* Aim of the exercise *
Only the lines from the first one through the line with "inside and out." should be printed, exactly as they appear.

--- start of Information shown ---

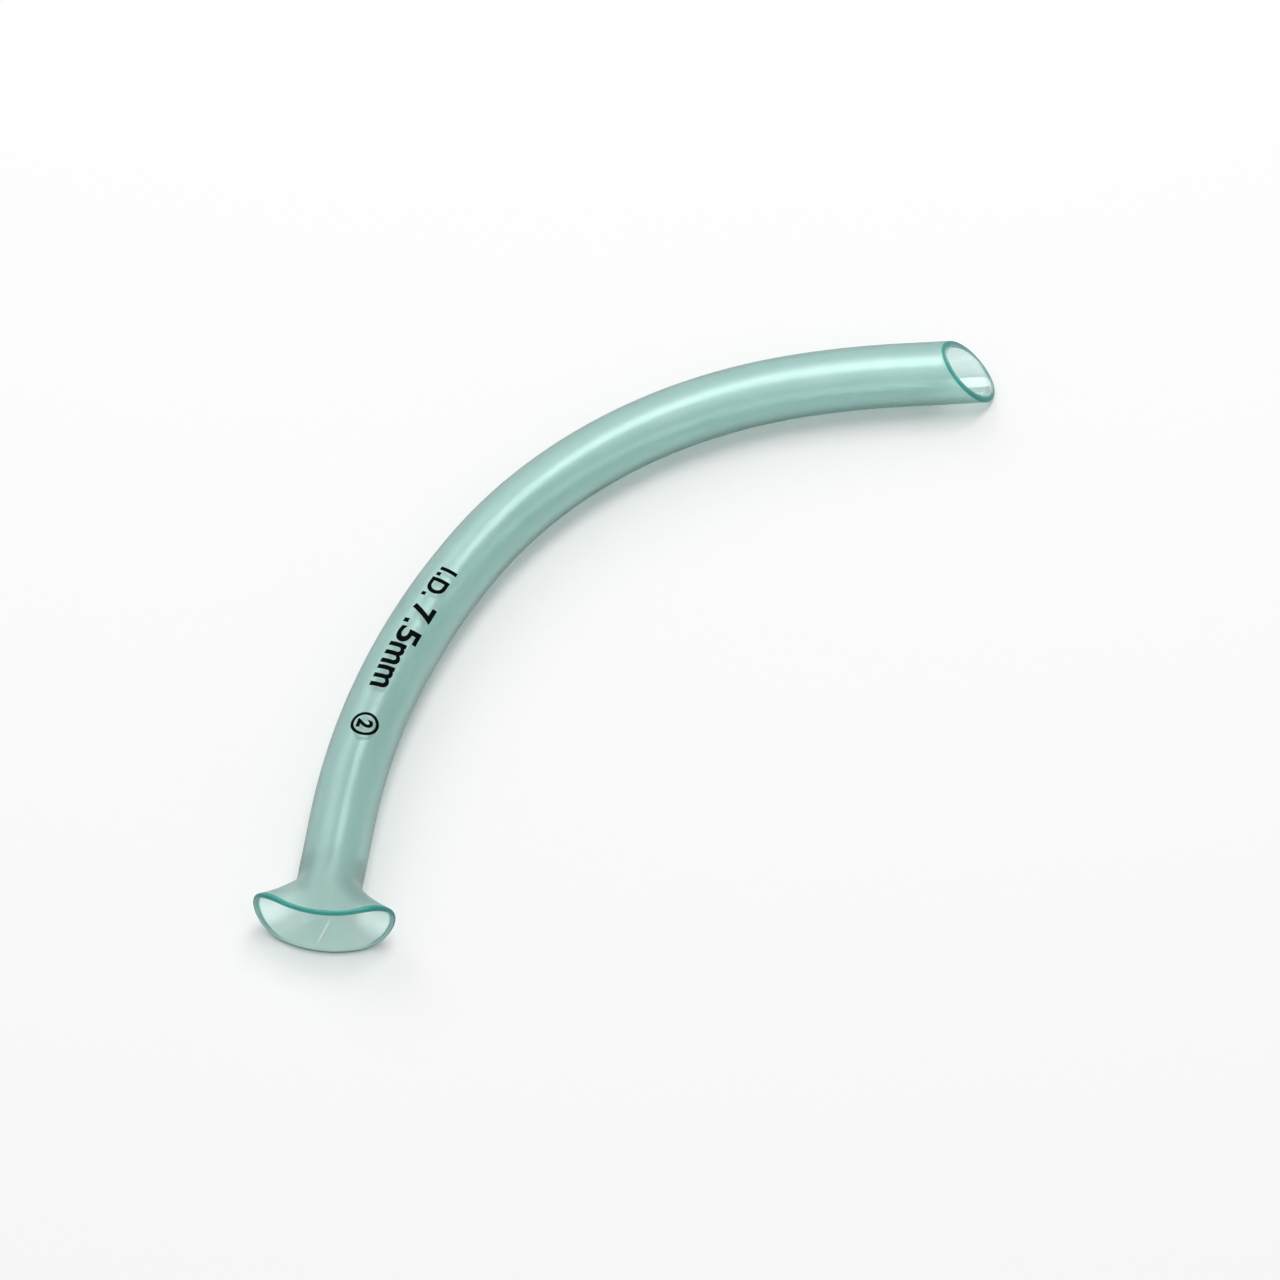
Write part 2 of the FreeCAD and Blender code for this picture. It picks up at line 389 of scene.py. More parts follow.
@dataclass
class Airway:
    """The one moulded piece: tube, flange and bevelled tip, skinned inside and out.

    Attributes:
        sizes: The drawing's sizes.
        throat: Middle of the flange's throat in the row's frame, in mm.
        half_columns: Columns of the mesh over half of the tube's round.
        flat_columns: Columns over the flange's flat middle.
        tube_rows: Rows along the bends of the tube.
        flare_rows: Rows from the throat to the rim.
        tip_rows: Rows along the straight tip.
        taper_rows: Rows along the taper behind the throat.
        round_steps: Pieces in each rounded edge.
        rim_glow_reach: How far the rim's painted teal glow reaches over the outside, in mm: on the
            upper lip, on the lower lip, and what the sides have more.
        tip_glow_reach: How far the tip's painted teal glow does, in mm.
        rim_glow_fill: Share of the rim's cut face that has the painted teal glow, on the upper and
            the lower lip; the rest has painted pale light from the inside.
        tip_glow_fill: The same at the sides of the tip's cut face, at its top and at its bottom.
    """

    sizes: AirwaySizes = field(default_factory=AirwaySizes)
    throat: Vector = field(default_factory=Vector)
    half_columns: int = 48
    flat_columns: int = 30
    tube_rows: int = 110
    flare_rows: int = 30
    tip_rows: int = 16
    taper_rows: int = 4
    round_steps: int = 6
    # Painted light: how far the trimmed edges' painted teal glow reaches, and how much of each cut
    # face it fills
    rim_glow_reach: tuple[float, float, float] = (0.5, 0.25, 0.45)
    tip_glow_reach: float = 0.15
    rim_glow_fill: tuple[float, float] = (1.2, 0.66)
    tip_glow_fill: tuple[float, float, float] = (1.2, 0.45, 0.85)

    def __post_init__(self) -> None:
        """Lay out the centreline and the middle line of the flange's side."""
        sizes = self.sizes
        legs = [Leg(sizes.root_run)]
        legs += [Leg.arc(radius, angle) for radius, angle in sizes.bends]
        legs.append(Leg(sizes.tip_run))
        self.centreline = Path(90, legs)
        flare_legs = [
            Leg.arc(sizes.tube_radius + sizes.throat_radius, sizes.throat_angle, True),
            Leg.arc(
                sizes.tube_radius + sizes.lip_radius, sizes.lip_angle - sizes.throat_angle, True
            ),
            Leg(sizes.lip_allowance),
        ]
        self.flare_line = Path(270, flare_legs)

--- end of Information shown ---

* Solution for this task *
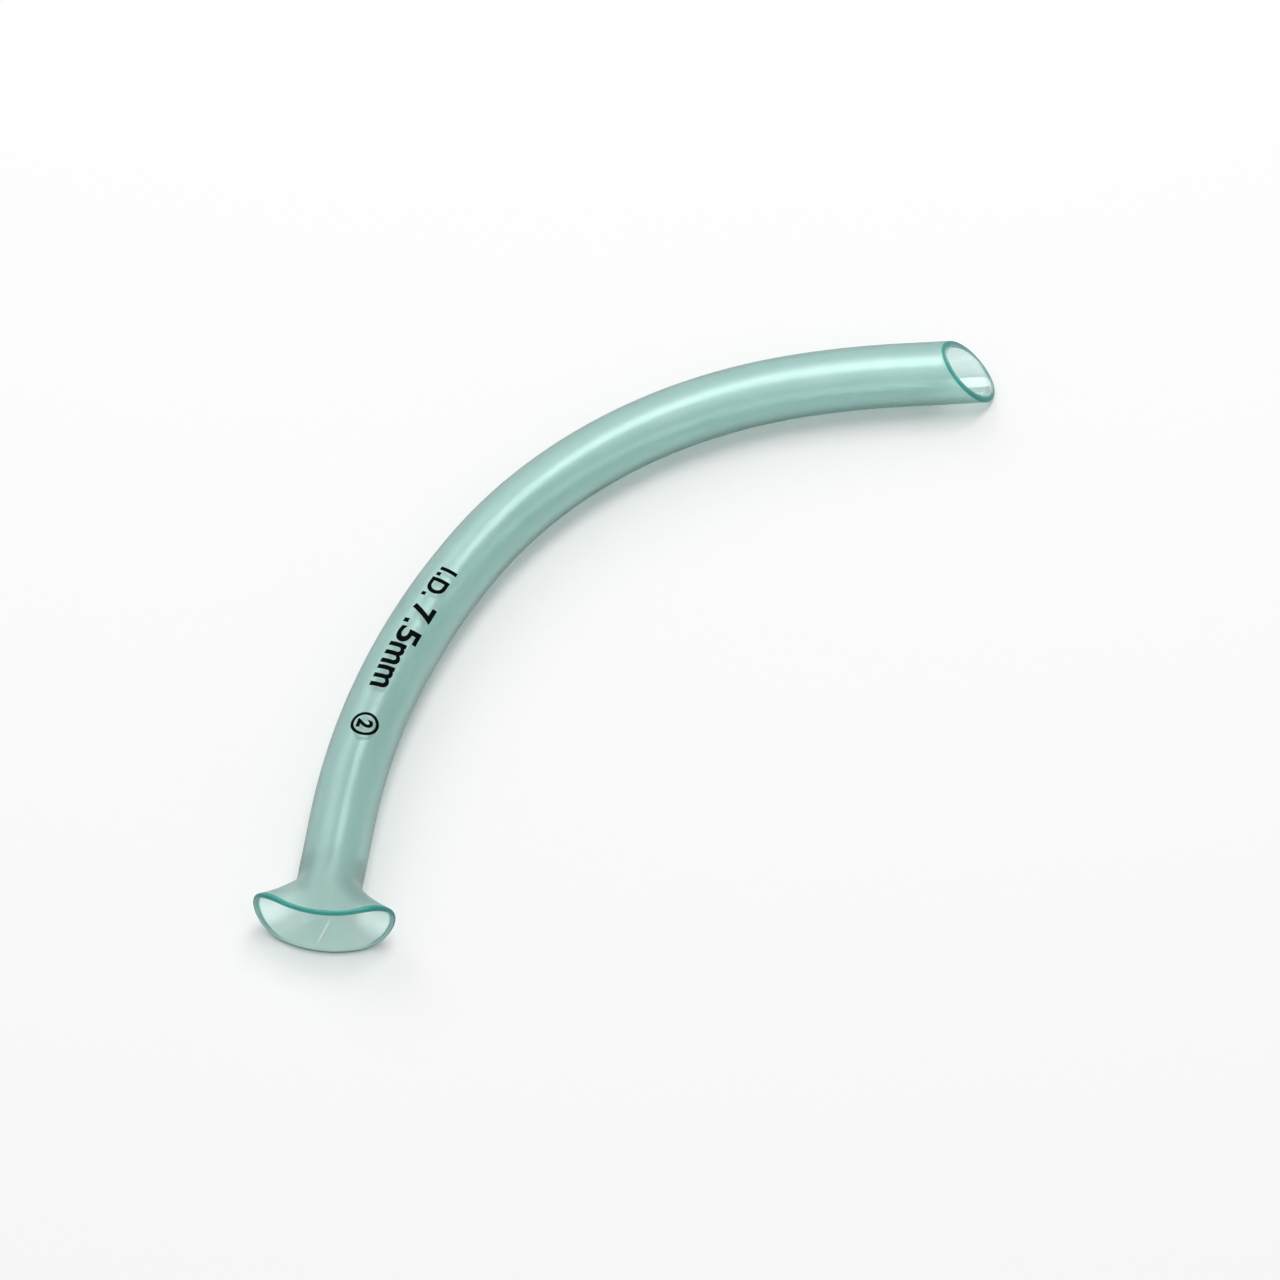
Write part 2 of the FreeCAD and Blender code for this picture. It picks up at line 389 of scene.py. More parts follow.
@dataclass
class Airway:
    """The one moulded piece: tube, flange and bevelled tip, skinned inside and out.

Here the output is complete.